• [Problem to work on] Your task is to quote exactly the run of lines that starts at the line containing "Reconstruct the object" and ends at the line containing "gaps cut through.", including both.

• [Listed entries]
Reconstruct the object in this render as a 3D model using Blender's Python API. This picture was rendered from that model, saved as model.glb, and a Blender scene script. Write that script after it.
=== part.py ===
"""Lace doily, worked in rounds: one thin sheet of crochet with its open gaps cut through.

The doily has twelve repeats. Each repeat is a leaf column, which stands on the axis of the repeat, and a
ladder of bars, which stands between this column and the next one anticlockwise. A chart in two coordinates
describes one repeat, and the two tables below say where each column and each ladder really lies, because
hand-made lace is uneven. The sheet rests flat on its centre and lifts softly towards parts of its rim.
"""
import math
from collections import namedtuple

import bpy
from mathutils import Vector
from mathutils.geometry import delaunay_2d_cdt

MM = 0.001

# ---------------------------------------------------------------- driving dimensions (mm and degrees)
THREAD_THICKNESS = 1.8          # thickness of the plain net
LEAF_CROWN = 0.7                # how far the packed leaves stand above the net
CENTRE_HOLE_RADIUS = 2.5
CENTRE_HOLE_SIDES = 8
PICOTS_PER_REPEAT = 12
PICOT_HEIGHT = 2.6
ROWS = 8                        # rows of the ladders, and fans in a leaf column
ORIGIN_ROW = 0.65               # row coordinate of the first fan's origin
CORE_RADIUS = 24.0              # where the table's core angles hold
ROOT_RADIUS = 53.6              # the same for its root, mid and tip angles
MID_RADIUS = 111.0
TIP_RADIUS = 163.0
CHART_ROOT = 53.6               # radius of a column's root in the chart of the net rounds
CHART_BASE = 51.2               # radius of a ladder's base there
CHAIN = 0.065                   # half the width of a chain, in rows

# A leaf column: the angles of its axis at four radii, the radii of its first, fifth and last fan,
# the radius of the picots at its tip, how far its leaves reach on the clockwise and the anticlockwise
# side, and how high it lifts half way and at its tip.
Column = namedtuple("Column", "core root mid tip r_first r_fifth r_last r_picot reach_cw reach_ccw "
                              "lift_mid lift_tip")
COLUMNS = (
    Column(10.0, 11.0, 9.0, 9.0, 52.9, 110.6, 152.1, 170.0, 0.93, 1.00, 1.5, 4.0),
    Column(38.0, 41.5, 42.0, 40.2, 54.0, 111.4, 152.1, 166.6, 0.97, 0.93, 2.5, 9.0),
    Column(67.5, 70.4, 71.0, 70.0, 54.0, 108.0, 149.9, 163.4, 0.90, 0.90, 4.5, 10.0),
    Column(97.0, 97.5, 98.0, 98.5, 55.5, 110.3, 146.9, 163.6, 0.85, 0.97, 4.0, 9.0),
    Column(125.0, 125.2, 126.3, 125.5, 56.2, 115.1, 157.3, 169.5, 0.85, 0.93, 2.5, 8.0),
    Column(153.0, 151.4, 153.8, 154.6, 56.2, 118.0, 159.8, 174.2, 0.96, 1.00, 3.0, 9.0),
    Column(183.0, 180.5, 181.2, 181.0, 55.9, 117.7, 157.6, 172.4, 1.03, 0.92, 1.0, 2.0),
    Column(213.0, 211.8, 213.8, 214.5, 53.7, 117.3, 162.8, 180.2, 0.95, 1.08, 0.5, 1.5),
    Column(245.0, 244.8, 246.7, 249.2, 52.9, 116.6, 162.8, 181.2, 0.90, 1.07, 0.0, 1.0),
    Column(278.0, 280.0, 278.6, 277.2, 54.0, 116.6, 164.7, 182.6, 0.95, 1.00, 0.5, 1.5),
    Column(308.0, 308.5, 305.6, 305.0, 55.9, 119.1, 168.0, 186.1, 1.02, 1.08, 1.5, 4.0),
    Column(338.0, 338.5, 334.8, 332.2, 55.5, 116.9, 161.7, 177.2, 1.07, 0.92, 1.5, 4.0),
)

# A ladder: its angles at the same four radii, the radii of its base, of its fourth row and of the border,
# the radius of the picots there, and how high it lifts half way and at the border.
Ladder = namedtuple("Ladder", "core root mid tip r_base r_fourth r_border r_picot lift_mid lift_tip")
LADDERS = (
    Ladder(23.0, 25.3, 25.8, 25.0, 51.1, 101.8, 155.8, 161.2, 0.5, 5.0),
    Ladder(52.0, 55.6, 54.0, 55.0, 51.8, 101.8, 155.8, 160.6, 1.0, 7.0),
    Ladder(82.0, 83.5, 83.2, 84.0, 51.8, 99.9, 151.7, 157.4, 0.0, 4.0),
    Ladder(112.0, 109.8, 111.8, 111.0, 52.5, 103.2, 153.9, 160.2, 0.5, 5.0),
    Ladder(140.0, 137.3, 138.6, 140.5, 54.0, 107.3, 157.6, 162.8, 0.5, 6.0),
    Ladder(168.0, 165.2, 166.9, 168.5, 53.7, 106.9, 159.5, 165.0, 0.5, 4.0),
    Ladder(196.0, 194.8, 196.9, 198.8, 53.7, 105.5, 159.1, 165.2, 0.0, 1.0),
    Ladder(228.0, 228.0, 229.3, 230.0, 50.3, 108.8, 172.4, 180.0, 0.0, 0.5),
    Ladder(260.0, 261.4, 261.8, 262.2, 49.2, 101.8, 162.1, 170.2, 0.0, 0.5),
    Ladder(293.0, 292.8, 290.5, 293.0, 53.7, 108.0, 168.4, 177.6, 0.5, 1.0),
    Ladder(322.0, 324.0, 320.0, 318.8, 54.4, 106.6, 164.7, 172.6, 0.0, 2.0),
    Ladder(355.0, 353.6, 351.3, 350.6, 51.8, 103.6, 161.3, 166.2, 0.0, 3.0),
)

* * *

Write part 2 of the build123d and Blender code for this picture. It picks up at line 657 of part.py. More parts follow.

* * *

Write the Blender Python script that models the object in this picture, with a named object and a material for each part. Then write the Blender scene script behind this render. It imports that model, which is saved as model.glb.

• [Final result]
Reconstruct the object in this render as a 3D model using Blender's Python API. This picture was rendered from that model, saved as model.glb, and a Blender scene script. Write that script after it.
=== part.py ===
"""Lace doily, worked in rounds: one thin sheet of crochet with its open gaps cut through.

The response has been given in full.